HDP yönetiminin, Demirtaş'ın mesajları; hep "demokrasi", "özgürlük", "ortak gelecek kurmak" gibi yaldızlı ambalajların/maskelerin içindedir.
İçlerinde ise milletimize, devletimize karşı bitmeyen kin, nefret ve intikam ateşi yanmaktadır.
Demirtaş'ın şu ifadesine bakınız:
"Kürt halkı yüz yıldır devlet terörüne maruz kalıyor. PKK, bu devlet terörüne tepki olarak ortaya çıkmış bir şiddet örgütüdür."
İşte Kılıçdaroğlu, Akşener, Karamollaoğlu, Davutoğlu, Ali Babacan, bunu diyen devlet düşmanını, siyasî suçlu ilan edip, seçim sath-ı mailine salma peşindedir.

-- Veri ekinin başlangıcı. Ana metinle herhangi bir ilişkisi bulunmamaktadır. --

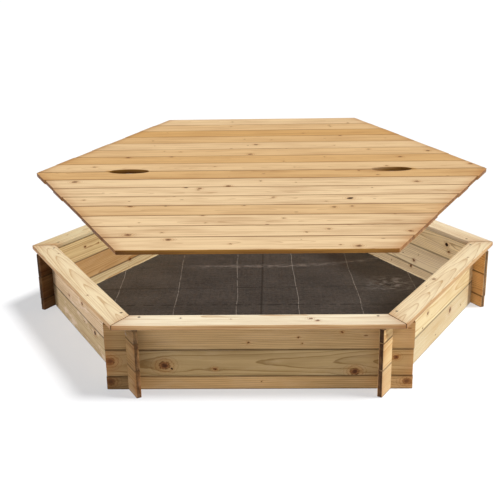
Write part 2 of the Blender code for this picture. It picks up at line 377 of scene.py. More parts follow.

Üstelik bu Demirtaş'ın elinde, başta 17 yaşındaki Yasin Börü olmak üzere yüzlerce masumun kanı vardır.
İsimlerini saydığım muhalefet liderleri, bir gün evet bir gün Yasin Börü ismini ağızlarına aldılar mı?
Soralım kendilerine:
Sizler de; Demirtaş gibi düşünüp, "Taraflar arasında güven kalmadığı için uluslararası arabulucu olması gerekir." diyor musunuz? Bölücü terör örgütü ile devletimizin, arabulucu ülkeler marifetiyle masaya oturması taraftarı mısınız?
HDP'li Oya Ersoy'un Osmanlı'ya, dinimize, Kur'an'a, Peygamberimize, Türklüğümüze, hem de bir Kandil gecesi yaptığı hakaretler karşısında neden sessiz kaldılar?
Ne demek;
"Bugün karşı karşıya olduğumuz yıkım, 500 yıl önceki Osmanlı yönetimini, 1500 yıl önceki dinin toplum ilişkilerini ve 2500 yıl önceki Orta Asya masallarını yeniden kurma hayalidir." herzesi?
Bu milletin evladı bu kalleşliğe, fitneye, Haçlı ağzına sessiz kalır mı?
Kalsınlar.
Devlet düşmanı Demirtaş'ın gözünü intikam bürümüş.
Kılıçdaroğlu'nun, Akşener'in, Karamollaoğlu'nun, Davutoğlu'nun, Ali Babacan'ın da gözünü, Erdoğan kin ve nefreti bürüdüğü için vicdanlarını Demirtaş'a ipotek ediyorlar.
Siyasî geleceklerini de ateşe atıyorlar.
Devlet ve vatan düşmanları ile iş tutmanın, HDP'nin hamiliğine soyunmanın başka bir izahı yok.